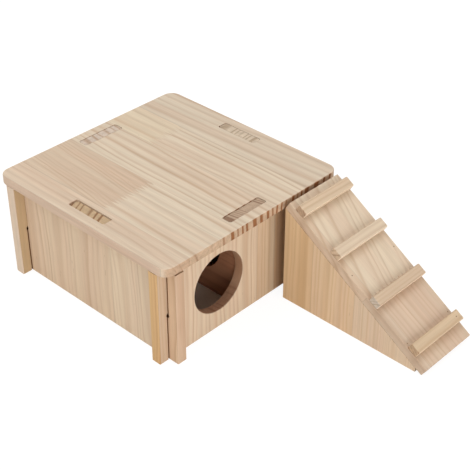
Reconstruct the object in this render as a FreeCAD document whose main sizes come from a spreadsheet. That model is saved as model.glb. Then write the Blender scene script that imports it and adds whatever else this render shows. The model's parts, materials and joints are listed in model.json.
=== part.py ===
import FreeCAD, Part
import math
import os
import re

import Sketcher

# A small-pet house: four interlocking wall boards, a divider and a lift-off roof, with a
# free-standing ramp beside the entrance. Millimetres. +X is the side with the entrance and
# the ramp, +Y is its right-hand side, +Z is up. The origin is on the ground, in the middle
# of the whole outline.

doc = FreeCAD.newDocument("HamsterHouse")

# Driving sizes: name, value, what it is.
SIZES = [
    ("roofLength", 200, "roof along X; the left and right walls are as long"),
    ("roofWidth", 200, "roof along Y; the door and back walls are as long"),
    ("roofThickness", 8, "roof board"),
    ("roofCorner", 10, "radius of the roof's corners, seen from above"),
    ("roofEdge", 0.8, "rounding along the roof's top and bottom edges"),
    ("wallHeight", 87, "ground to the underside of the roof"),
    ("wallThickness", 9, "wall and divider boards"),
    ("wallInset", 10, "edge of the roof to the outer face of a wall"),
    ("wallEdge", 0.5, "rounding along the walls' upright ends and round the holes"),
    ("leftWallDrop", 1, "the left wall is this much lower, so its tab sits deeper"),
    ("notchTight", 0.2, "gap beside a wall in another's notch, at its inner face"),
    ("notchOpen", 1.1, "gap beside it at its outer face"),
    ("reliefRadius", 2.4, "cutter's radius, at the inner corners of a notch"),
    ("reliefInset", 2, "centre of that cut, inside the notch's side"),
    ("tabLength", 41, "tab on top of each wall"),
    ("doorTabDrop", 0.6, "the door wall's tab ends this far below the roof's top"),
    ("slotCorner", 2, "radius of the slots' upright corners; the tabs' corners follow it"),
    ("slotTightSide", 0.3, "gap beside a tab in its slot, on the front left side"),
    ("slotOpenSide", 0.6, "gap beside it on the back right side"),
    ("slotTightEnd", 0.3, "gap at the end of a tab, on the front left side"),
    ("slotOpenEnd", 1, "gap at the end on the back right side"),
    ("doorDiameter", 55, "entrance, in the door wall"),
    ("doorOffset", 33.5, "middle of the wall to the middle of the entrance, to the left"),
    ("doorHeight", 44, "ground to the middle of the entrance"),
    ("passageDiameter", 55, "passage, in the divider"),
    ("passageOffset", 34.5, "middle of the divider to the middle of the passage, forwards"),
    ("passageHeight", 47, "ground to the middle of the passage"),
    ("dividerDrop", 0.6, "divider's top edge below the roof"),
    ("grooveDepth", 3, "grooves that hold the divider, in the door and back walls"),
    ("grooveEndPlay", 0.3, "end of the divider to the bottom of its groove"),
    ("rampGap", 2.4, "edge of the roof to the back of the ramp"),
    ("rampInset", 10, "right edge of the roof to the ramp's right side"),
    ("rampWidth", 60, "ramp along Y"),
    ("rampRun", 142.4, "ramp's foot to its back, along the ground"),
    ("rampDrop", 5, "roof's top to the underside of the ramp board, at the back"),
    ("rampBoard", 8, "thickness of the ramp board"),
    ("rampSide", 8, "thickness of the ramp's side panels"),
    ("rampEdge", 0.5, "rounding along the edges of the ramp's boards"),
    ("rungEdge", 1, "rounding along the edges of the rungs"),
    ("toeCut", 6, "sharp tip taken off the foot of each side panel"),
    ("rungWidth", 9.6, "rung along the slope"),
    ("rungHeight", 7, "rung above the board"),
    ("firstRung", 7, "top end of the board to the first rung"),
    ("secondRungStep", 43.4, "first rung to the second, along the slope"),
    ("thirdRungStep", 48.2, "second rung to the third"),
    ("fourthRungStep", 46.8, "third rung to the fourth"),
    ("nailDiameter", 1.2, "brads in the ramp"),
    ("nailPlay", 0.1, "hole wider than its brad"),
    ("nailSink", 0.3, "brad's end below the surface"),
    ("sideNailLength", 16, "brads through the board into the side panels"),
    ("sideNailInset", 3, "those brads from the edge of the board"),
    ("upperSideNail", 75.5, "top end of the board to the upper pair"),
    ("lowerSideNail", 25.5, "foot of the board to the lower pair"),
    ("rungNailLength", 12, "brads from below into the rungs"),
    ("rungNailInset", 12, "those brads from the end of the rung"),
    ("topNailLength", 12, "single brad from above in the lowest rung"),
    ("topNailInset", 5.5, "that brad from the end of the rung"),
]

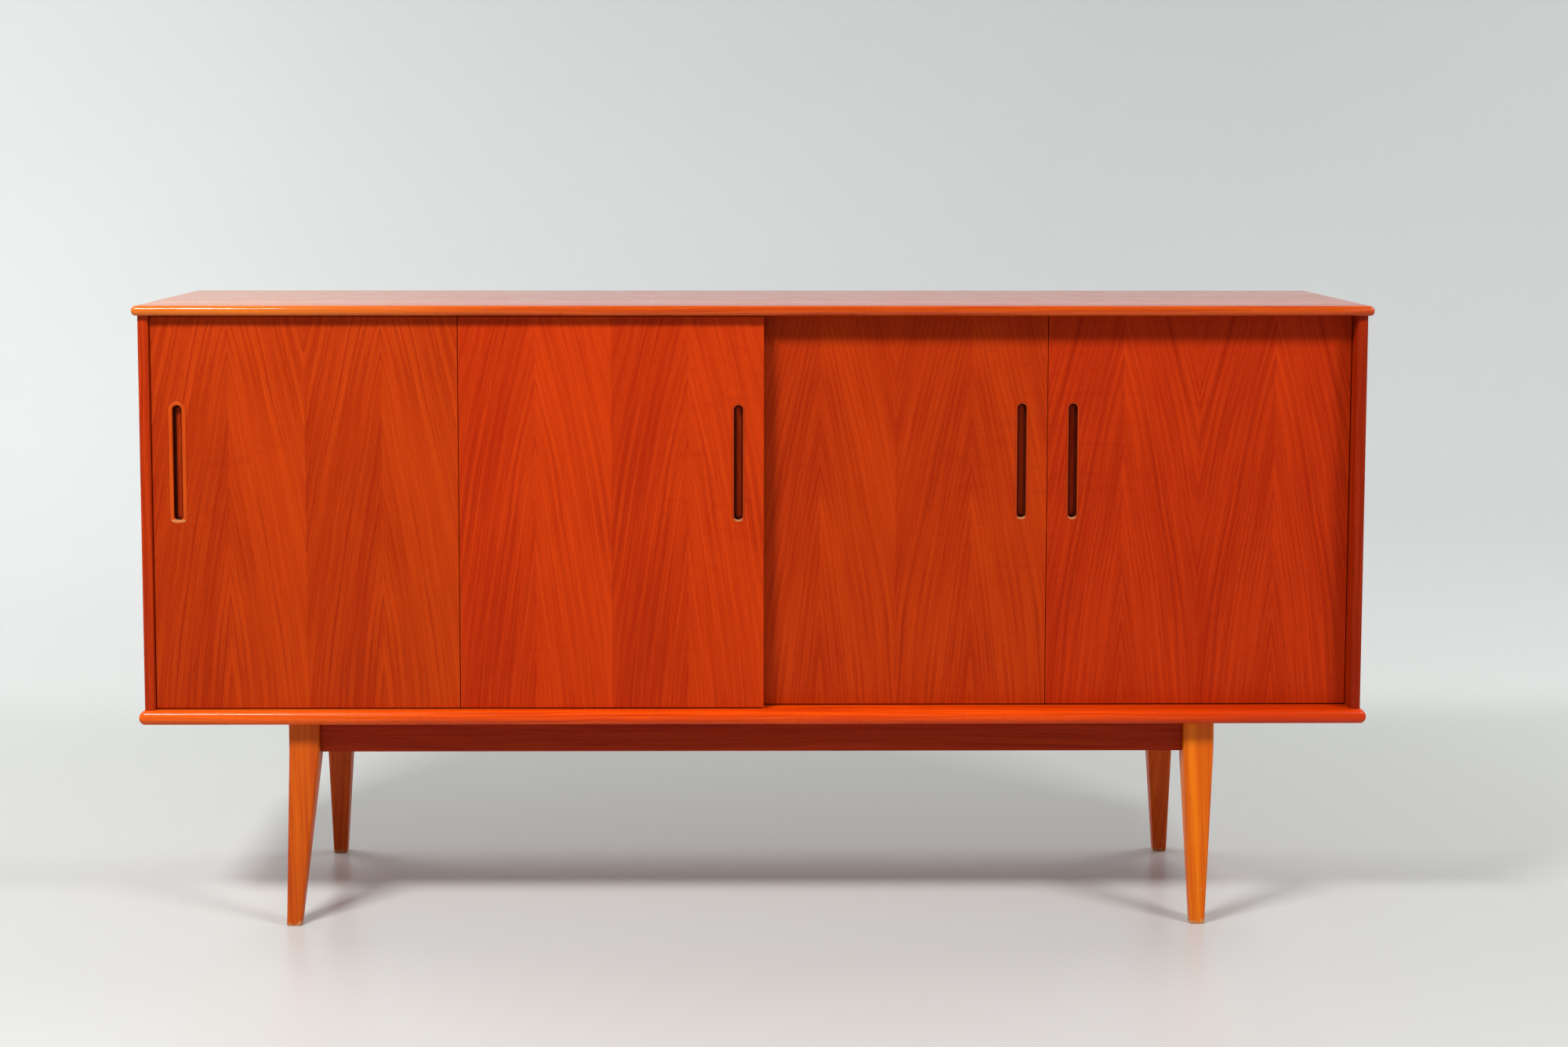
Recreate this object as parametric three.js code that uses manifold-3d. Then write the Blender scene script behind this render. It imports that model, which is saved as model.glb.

- **What is required**
Copy every line of the records word for word.

- **Answer for the task**
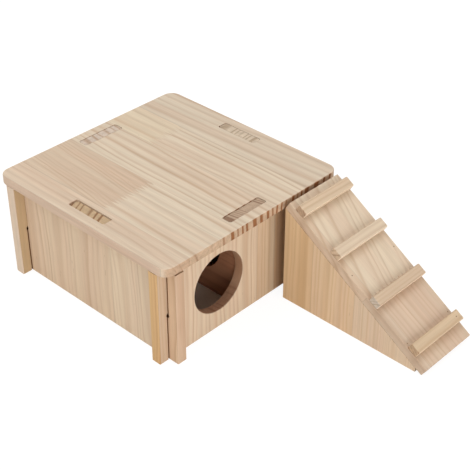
Reconstruct the object in this render as a FreeCAD document whose main sizes come from a spreadsheet. That model is saved as model.glb. Then write the Blender scene script that imports it and adds whatever else this render shows. The model's parts, materials and joints are listed in model.json.
=== part.py ===
import FreeCAD, Part
import math
import os
import re

import Sketcher

# A small-pet house: four interlocking wall boards, a divider and a lift-off roof, with a
# free-standing ramp beside the entrance. Millimetres. +X is the side with the entrance and
# the ramp, +Y is its right-hand side, +Z is up. The origin is on the ground, in the middle
# of the whole outline.

doc = FreeCAD.newDocument("HamsterHouse")

# Driving sizes: name, value, what it is.
SIZES = [
    ("roofLength", 200, "roof along X; the left and right walls are as long"),
    ("roofWidth", 200, "roof along Y; the door and back walls are as long"),
    ("roofThickness", 8, "roof board"),
    ("roofCorner", 10, "radius of the roof's corners, seen from above"),
    ("roofEdge", 0.8, "rounding along the roof's top and bottom edges"),
    ("wallHeight", 87, "ground to the underside of the roof"),
    ("wallThickness", 9, "wall and divider boards"),
    ("wallInset", 10, "edge of the roof to the outer face of a wall"),
    ("wallEdge", 0.5, "rounding along the walls' upright ends and round the holes"),
    ("leftWallDrop", 1, "the left wall is this much lower, so its tab sits deeper"),
    ("notchTight", 0.2, "gap beside a wall in another's notch, at its inner face"),
    ("notchOpen", 1.1, "gap beside it at its outer face"),
    ("reliefRadius", 2.4, "cutter's radius, at the inner corners of a notch"),
    ("reliefInset", 2, "centre of that cut, inside the notch's side"),
    ("tabLength", 41, "tab on top of each wall"),
    ("doorTabDrop", 0.6, "the door wall's tab ends this far below the roof's top"),
    ("slotCorner", 2, "radius of the slots' upright corners; the tabs' corners follow it"),
    ("slotTightSide", 0.3, "gap beside a tab in its slot, on the front left side"),
    ("slotOpenSide", 0.6, "gap beside it on the back right side"),
    ("slotTightEnd", 0.3, "gap at the end of a tab, on the front left side"),
    ("slotOpenEnd", 1, "gap at the end on the back right side"),
    ("doorDiameter", 55, "entrance, in the door wall"),
    ("doorOffset", 33.5, "middle of the wall to the middle of the entrance, to the left"),
    ("doorHeight", 44, "ground to the middle of the entrance"),
    ("passageDiameter", 55, "passage, in the divider"),
    ("passageOffset", 34.5, "middle of the divider to the middle of the passage, forwards"),
    ("passageHeight", 47, "ground to the middle of the passage"),
    ("dividerDrop", 0.6, "divider's top edge below the roof"),
    ("grooveDepth", 3, "grooves that hold the divider, in the door and back walls"),
    ("grooveEndPlay", 0.3, "end of the divider to the bottom of its groove"),
    ("rampGap", 2.4, "edge of the roof to the back of the ramp"),
    ("rampInset", 10, "right edge of the roof to the ramp's right side"),
    ("rampWidth", 60, "ramp along Y"),
    ("rampRun", 142.4, "ramp's foot to its back, along the ground"),
    ("rampDrop", 5, "roof's top to the underside of the ramp board, at the back"),
    ("rampBoard", 8, "thickness of the ramp board"),
    ("rampSide", 8, "thickness of the ramp's side panels"),
    ("rampEdge", 0.5, "rounding along the edges of the ramp's boards"),
    ("rungEdge", 1, "rounding along the edges of the rungs"),
    ("toeCut", 6, "sharp tip taken off the foot of each side panel"),
    ("rungWidth", 9.6, "rung along the slope"),
    ("rungHeight", 7, "rung above the board"),
    ("firstRung", 7, "top end of the board to the first rung"),
    ("secondRungStep", 43.4, "first rung to the second, along the slope"),
    ("thirdRungStep", 48.2, "second rung to the third"),
    ("fourthRungStep", 46.8, "third rung to the fourth"),
    ("nailDiameter", 1.2, "brads in the ramp"),
    ("nailPlay", 0.1, "hole wider than its brad"),
    ("nailSink", 0.3, "brad's end below the surface"),
    ("sideNailLength", 16, "brads through the board into the side panels"),
    ("sideNailInset", 3, "those brads from the edge of the board"),
    ("upperSideNail", 75.5, "top end of the board to the upper pair"),
    ("lowerSideNail", 25.5, "foot of the board to the lower pair"),
    ("rungNailLength", 12, "brads from below into the rungs"),
    ("rungNailInset", 12, "those brads from the end of the rung"),
    ("topNailLength", 12, "single brad from above in the lowest rung"),
    ("topNailInset", 5.5, "that brad from the end of the rung"),
]

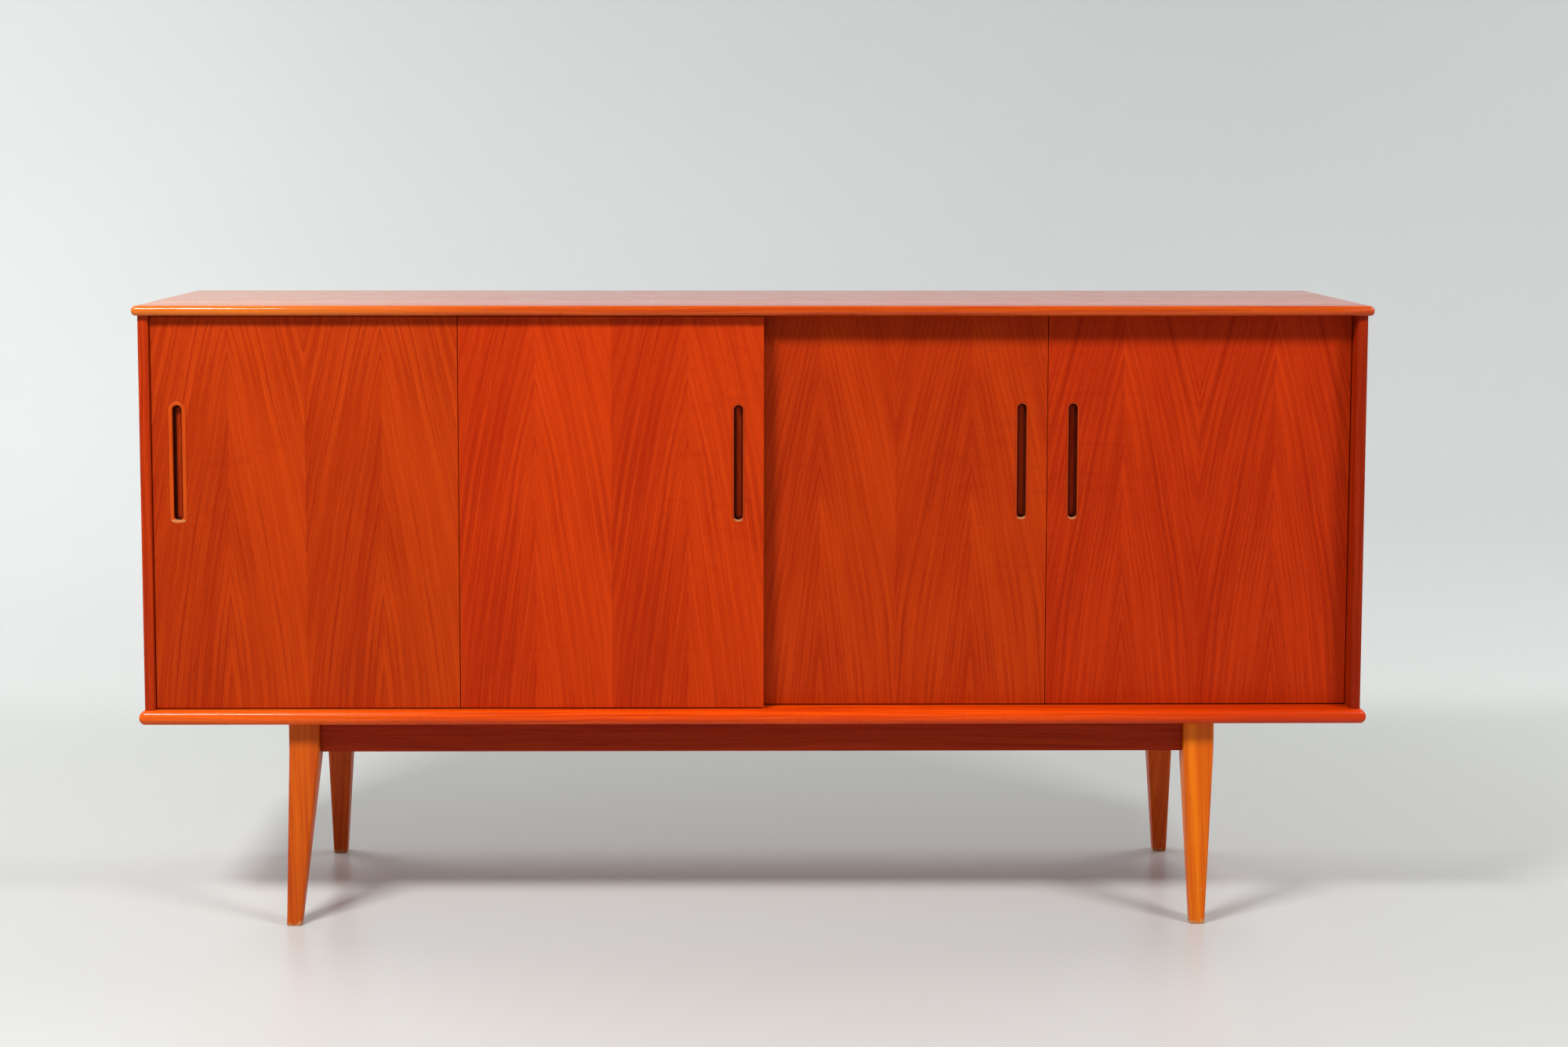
Recreate this object as parametric three.js code that uses manifold-3d. Then write the Blender scene script behind this render. It imports that model, which is saved as model.glb.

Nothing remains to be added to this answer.